THE PROBLEM — Repeat exactly, and only, the lines from the one that contains "The Blender code" through the one that contains "# ---- Materials", both ends included.
— start of RECORDS SHOWN —
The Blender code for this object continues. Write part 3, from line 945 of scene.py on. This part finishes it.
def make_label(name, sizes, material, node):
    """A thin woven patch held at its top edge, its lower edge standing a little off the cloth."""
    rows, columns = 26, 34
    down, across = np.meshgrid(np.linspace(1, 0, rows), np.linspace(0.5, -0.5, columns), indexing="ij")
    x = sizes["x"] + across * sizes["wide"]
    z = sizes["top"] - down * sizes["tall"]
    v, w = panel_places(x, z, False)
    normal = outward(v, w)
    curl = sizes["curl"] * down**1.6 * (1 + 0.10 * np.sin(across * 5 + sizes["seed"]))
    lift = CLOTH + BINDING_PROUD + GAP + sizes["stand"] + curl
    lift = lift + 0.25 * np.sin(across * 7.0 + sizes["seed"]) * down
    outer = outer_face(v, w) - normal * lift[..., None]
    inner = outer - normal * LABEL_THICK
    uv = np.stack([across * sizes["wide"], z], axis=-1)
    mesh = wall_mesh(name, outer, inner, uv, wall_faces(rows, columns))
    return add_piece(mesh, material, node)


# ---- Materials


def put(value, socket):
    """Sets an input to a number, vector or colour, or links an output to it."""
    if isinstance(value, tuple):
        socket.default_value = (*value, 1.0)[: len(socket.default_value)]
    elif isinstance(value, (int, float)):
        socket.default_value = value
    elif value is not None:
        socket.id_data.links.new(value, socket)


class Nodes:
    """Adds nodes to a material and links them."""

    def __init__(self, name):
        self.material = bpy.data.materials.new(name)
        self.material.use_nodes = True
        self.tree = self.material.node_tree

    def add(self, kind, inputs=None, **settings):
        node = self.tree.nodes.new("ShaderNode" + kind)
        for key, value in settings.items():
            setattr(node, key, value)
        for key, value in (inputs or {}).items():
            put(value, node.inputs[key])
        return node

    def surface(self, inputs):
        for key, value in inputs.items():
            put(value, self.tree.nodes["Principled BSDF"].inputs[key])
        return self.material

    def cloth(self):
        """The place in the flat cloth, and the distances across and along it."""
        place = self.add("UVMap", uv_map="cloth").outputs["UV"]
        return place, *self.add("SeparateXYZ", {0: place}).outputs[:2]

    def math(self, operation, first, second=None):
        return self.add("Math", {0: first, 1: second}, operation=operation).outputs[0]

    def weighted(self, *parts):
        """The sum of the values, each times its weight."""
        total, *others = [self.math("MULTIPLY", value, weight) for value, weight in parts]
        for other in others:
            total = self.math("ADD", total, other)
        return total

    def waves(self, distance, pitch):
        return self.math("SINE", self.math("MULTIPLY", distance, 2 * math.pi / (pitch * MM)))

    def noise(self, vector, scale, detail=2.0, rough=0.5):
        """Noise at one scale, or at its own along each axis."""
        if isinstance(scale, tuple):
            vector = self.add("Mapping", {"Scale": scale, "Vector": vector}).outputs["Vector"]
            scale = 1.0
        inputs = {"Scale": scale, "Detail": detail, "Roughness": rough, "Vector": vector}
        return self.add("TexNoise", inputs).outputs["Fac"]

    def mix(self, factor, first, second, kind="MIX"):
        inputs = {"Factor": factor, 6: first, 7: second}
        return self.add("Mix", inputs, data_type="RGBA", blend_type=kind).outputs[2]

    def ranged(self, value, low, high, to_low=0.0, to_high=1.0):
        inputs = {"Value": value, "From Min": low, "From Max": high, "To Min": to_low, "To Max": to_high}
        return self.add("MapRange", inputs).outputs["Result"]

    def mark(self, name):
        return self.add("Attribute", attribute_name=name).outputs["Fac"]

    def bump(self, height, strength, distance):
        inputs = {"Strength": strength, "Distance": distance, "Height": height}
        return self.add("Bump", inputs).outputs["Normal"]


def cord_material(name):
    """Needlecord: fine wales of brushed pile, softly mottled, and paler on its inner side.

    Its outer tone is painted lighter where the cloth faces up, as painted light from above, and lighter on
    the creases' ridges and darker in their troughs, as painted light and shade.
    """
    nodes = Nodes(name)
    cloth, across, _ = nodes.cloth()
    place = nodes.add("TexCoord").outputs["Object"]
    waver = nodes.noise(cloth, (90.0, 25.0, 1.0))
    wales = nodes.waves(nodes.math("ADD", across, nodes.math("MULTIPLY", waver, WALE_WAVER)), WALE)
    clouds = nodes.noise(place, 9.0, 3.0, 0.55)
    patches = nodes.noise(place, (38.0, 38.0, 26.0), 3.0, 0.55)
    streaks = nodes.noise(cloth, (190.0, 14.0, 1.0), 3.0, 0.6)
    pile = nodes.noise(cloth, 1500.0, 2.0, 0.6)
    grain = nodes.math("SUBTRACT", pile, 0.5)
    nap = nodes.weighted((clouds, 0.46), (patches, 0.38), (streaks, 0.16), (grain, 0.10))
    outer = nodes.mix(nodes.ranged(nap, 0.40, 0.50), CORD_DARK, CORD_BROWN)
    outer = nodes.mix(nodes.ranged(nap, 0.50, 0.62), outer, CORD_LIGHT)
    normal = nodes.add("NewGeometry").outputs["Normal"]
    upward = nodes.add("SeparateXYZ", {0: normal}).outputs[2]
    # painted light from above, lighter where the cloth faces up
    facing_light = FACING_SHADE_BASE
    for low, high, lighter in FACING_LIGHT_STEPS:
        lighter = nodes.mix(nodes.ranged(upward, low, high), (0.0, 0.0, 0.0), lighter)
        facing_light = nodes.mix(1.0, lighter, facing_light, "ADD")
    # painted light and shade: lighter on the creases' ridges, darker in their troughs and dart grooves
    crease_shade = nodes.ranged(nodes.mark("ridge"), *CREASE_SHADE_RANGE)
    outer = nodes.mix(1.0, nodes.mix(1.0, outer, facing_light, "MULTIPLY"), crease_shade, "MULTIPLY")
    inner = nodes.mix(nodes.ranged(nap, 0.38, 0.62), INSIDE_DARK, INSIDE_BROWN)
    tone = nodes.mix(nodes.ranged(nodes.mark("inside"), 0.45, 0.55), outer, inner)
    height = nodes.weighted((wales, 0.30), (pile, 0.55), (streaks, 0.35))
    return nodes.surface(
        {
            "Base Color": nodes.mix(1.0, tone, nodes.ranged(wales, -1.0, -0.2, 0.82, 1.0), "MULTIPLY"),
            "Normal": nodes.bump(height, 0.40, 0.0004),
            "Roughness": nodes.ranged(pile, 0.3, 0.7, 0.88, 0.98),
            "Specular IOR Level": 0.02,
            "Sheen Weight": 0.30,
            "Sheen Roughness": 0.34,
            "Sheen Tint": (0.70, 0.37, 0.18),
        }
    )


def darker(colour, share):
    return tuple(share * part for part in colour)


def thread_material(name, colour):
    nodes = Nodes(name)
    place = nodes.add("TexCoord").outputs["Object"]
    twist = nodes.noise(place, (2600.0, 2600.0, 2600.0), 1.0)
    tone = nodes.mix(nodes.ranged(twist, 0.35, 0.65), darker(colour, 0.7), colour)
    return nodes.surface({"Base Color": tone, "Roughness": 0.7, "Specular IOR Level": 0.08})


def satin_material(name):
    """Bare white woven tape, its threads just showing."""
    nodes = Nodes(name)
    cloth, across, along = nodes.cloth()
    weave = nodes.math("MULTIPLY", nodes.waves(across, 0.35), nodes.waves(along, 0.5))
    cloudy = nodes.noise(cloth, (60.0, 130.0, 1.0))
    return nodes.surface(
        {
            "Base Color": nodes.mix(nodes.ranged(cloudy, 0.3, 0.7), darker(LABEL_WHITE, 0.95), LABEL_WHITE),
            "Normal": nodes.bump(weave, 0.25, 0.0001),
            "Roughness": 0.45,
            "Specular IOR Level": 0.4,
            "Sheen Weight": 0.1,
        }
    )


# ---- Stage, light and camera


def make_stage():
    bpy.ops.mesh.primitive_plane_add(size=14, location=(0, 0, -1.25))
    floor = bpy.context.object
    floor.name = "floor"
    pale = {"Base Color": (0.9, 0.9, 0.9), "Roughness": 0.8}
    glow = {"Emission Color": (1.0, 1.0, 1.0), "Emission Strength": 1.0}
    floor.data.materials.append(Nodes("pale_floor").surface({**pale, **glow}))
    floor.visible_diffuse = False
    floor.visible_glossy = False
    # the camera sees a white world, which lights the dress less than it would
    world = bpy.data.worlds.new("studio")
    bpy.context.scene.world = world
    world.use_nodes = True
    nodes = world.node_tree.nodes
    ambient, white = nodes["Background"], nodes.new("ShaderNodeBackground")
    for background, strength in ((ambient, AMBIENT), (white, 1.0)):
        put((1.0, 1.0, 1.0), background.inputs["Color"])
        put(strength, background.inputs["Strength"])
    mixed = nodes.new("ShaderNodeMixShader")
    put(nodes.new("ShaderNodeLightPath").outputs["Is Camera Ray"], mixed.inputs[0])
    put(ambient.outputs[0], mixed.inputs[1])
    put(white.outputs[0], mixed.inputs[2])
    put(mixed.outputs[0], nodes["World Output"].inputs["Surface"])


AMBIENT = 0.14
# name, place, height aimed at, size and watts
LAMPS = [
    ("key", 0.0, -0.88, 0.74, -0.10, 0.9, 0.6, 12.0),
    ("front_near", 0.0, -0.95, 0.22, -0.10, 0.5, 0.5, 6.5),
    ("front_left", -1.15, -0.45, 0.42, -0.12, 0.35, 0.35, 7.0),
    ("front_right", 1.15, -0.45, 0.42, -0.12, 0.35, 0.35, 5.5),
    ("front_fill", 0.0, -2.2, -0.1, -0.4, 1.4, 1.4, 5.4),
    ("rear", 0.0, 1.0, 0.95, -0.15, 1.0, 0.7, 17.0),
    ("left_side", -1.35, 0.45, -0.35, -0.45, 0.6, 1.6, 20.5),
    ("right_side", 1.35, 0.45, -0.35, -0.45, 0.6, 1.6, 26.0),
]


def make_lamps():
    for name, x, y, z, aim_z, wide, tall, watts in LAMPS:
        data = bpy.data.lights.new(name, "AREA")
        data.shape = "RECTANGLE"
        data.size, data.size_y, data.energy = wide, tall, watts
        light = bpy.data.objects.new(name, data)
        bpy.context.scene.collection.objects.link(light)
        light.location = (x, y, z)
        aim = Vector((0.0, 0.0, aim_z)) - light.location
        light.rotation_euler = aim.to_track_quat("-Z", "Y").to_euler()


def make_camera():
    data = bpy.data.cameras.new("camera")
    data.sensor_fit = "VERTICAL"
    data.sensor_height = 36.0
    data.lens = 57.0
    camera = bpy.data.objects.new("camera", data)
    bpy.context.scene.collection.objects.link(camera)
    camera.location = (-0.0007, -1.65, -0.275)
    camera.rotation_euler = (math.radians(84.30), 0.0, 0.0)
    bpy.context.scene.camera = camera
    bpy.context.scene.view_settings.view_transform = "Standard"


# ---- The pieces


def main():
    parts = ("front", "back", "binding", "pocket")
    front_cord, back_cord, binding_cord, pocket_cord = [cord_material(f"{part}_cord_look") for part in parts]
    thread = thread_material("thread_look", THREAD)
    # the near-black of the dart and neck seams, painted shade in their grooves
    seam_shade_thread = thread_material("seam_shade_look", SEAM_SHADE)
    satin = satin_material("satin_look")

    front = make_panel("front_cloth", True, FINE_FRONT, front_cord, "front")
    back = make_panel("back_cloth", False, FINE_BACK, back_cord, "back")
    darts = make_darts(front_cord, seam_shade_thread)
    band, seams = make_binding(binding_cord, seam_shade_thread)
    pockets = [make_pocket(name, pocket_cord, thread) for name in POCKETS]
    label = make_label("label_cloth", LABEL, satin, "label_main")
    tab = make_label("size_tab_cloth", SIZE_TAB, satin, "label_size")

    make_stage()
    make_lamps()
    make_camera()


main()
— end of RECORDS SHOWN —
— start of RECORDS SHOWN —
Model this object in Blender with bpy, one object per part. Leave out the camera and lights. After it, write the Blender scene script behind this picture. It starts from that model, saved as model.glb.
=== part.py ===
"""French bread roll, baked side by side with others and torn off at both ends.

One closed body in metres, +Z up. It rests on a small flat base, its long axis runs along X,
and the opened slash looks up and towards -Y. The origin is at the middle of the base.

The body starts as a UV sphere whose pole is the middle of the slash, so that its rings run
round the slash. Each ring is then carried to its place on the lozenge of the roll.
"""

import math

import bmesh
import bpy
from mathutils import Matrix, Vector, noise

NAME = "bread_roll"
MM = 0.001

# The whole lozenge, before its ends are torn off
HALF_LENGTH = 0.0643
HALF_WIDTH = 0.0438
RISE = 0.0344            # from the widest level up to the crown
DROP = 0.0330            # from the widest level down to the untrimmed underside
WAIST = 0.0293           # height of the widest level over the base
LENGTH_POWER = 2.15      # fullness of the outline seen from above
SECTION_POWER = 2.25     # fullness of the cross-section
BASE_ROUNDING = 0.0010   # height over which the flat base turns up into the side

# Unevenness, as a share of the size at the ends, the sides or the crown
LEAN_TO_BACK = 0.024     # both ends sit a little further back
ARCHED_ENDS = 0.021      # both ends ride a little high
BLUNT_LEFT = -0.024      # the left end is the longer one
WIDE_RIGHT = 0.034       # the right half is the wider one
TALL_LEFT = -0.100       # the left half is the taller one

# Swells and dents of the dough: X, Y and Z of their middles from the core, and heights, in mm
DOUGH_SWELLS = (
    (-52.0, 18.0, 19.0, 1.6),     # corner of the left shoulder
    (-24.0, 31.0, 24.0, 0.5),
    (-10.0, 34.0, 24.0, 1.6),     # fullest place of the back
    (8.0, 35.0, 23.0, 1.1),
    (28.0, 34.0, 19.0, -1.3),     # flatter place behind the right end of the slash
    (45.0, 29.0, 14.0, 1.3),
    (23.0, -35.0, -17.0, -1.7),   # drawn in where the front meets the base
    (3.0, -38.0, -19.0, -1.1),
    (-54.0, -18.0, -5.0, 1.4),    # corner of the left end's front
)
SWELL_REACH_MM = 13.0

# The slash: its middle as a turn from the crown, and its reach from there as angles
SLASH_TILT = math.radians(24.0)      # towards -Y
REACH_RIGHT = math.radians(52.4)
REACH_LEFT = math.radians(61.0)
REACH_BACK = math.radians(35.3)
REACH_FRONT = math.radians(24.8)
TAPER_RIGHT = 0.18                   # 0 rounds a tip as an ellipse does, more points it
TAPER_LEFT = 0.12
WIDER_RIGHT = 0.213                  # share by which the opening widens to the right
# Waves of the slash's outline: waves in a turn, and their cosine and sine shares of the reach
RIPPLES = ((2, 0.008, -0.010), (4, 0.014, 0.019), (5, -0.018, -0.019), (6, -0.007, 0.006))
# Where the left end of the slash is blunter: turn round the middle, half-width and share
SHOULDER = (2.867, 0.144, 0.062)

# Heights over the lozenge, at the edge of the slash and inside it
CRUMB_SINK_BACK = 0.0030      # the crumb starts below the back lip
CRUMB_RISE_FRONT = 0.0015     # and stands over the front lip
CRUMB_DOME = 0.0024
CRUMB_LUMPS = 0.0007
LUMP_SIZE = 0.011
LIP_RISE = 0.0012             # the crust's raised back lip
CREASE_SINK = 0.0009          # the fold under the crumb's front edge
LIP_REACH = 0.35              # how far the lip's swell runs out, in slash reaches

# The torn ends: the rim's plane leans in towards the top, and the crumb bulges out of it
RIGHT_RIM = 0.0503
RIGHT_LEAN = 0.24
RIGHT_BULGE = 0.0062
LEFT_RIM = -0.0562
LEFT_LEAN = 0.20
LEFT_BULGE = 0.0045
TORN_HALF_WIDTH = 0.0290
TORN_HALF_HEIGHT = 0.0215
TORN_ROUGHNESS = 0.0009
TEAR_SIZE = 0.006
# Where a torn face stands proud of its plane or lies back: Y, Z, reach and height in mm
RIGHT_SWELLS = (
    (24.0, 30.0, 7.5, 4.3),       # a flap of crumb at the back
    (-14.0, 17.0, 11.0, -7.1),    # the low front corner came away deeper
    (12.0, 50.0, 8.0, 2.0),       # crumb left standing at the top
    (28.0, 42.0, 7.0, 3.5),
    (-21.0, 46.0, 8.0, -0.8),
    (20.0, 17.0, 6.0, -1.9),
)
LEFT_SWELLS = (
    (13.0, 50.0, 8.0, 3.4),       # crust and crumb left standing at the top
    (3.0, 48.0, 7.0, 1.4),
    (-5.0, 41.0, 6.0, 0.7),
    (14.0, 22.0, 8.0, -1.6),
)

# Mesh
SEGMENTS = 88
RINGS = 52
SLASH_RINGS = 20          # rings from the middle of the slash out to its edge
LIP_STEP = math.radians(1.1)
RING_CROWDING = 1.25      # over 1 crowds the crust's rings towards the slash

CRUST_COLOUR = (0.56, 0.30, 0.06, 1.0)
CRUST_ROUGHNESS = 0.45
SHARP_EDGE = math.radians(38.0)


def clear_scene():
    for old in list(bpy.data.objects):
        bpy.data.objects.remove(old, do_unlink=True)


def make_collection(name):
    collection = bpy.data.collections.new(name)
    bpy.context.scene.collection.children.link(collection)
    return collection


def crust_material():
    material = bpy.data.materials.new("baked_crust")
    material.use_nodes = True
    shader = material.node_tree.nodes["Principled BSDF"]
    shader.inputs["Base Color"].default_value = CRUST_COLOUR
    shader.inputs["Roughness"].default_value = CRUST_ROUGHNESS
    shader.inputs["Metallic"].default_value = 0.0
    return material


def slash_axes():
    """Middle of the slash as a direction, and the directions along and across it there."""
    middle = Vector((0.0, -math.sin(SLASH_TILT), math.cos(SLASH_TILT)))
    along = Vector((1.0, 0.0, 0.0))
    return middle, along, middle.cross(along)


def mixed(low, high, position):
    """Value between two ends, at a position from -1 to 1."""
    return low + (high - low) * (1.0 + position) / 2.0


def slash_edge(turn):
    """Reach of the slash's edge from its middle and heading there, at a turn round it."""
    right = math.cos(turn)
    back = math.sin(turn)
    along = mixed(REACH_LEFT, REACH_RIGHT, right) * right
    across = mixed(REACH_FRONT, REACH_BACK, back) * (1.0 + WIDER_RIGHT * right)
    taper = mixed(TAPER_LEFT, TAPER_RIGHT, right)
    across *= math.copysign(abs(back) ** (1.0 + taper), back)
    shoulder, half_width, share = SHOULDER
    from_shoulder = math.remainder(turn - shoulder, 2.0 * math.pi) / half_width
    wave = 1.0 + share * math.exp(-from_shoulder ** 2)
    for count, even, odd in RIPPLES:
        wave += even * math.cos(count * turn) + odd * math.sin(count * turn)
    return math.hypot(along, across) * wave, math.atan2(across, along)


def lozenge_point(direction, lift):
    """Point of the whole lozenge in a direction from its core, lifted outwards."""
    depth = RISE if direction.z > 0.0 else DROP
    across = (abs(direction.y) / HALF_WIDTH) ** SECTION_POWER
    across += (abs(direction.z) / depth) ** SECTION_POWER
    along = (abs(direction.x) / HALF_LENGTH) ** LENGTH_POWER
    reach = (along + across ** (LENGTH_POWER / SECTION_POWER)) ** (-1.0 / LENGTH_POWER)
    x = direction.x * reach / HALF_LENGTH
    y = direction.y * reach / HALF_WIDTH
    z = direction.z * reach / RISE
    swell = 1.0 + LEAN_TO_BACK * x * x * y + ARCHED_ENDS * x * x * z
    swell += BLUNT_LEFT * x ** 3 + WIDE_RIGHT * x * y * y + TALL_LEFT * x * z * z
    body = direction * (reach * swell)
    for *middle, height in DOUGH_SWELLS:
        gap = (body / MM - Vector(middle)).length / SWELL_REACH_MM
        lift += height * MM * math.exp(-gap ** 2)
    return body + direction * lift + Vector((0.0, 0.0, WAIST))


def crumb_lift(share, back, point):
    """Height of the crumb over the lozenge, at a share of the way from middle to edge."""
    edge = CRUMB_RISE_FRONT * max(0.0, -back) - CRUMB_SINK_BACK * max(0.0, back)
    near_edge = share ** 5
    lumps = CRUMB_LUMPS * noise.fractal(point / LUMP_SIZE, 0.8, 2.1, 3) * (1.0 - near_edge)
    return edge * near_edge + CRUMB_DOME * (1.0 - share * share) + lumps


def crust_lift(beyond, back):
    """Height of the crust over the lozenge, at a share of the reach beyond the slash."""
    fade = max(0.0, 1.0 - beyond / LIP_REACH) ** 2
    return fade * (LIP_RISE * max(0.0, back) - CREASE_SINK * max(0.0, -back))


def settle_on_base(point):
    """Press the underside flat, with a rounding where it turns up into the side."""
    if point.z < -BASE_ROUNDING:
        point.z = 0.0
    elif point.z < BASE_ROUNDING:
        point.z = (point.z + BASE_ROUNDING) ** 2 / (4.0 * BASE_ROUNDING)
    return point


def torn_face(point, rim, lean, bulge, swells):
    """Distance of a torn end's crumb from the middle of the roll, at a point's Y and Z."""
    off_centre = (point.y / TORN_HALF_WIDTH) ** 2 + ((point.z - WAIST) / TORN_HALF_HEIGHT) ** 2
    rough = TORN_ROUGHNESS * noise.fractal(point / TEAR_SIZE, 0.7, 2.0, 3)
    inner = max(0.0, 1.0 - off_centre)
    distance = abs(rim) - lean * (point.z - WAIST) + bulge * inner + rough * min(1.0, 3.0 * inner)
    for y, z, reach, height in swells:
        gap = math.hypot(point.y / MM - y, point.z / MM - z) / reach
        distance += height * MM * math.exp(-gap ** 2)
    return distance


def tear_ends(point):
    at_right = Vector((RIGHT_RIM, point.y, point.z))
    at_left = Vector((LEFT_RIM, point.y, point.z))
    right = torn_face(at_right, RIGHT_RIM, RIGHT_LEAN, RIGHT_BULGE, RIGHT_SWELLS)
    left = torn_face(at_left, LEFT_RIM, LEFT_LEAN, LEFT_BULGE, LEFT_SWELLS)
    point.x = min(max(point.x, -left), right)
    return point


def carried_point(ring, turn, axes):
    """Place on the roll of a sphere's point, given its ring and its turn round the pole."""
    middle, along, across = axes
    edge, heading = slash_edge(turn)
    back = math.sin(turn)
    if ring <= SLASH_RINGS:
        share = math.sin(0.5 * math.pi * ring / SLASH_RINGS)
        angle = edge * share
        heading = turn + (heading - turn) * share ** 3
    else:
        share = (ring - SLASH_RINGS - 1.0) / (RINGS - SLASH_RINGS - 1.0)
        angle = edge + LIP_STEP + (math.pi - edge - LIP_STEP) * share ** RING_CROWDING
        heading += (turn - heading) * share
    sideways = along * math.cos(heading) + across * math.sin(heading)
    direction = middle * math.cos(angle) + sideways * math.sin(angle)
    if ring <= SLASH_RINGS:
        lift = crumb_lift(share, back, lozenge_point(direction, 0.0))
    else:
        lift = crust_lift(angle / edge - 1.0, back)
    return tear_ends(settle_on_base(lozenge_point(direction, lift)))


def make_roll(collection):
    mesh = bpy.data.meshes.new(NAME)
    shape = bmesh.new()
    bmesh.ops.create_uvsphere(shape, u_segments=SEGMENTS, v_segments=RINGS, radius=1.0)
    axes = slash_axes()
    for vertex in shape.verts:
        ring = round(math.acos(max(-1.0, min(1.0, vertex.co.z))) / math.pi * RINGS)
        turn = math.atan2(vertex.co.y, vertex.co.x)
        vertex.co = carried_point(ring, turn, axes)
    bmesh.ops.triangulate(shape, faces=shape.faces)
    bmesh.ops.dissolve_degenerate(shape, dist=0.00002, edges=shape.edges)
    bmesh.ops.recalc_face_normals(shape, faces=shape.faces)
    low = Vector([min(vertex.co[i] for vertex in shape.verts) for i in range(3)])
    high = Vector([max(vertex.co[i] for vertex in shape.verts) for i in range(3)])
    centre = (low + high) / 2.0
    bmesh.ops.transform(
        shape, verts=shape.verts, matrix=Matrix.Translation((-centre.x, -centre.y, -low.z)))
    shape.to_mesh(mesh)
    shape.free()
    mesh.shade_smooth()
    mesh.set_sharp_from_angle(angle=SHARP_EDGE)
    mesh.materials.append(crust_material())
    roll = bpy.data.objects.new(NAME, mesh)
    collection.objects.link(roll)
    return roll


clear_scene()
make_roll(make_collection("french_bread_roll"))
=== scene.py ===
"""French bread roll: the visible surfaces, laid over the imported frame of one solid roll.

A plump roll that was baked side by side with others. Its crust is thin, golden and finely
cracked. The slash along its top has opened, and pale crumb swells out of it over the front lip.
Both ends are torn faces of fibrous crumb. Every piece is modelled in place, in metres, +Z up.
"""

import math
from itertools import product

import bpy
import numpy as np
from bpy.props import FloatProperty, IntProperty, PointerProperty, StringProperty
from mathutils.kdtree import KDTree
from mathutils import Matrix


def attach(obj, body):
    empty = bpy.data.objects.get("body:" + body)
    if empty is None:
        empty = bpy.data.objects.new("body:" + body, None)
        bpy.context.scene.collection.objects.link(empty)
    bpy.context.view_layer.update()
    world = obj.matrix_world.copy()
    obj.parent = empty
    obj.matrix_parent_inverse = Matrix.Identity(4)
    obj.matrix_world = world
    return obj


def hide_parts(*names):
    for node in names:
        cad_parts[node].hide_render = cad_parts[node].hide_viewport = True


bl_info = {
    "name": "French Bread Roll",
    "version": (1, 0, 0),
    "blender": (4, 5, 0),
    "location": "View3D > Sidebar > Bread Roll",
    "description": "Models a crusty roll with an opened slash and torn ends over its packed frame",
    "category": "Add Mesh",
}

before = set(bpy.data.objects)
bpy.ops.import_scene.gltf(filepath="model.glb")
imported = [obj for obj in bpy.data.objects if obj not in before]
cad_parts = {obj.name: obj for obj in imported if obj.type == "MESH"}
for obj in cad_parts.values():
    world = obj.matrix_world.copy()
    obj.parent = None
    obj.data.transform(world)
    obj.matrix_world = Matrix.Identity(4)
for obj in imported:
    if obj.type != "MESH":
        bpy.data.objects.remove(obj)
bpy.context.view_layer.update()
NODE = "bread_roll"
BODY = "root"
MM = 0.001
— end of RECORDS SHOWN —
RESULT FOR THIS EXERCISE —
The Blender code for this object continues. Write part 3, from line 945 of scene.py on. This part finishes it.
def make_label(name, sizes, material, node):
    """A thin woven patch held at its top edge, its lower edge standing a little off the cloth."""
    rows, columns = 26, 34
    down, across = np.meshgrid(np.linspace(1, 0, rows), np.linspace(0.5, -0.5, columns), indexing="ij")
    x = sizes["x"] + across * sizes["wide"]
    z = sizes["top"] - down * sizes["tall"]
    v, w = panel_places(x, z, False)
    normal = outward(v, w)
    curl = sizes["curl"] * down**1.6 * (1 + 0.10 * np.sin(across * 5 + sizes["seed"]))
    lift = CLOTH + BINDING_PROUD + GAP + sizes["stand"] + curl
    lift = lift + 0.25 * np.sin(across * 7.0 + sizes["seed"]) * down
    outer = outer_face(v, w) - normal * lift[..., None]
    inner = outer - normal * LABEL_THICK
    uv = np.stack([across * sizes["wide"], z], axis=-1)
    mesh = wall_mesh(name, outer, inner, uv, wall_faces(rows, columns))
    return add_piece(mesh, material, node)


# ---- Materials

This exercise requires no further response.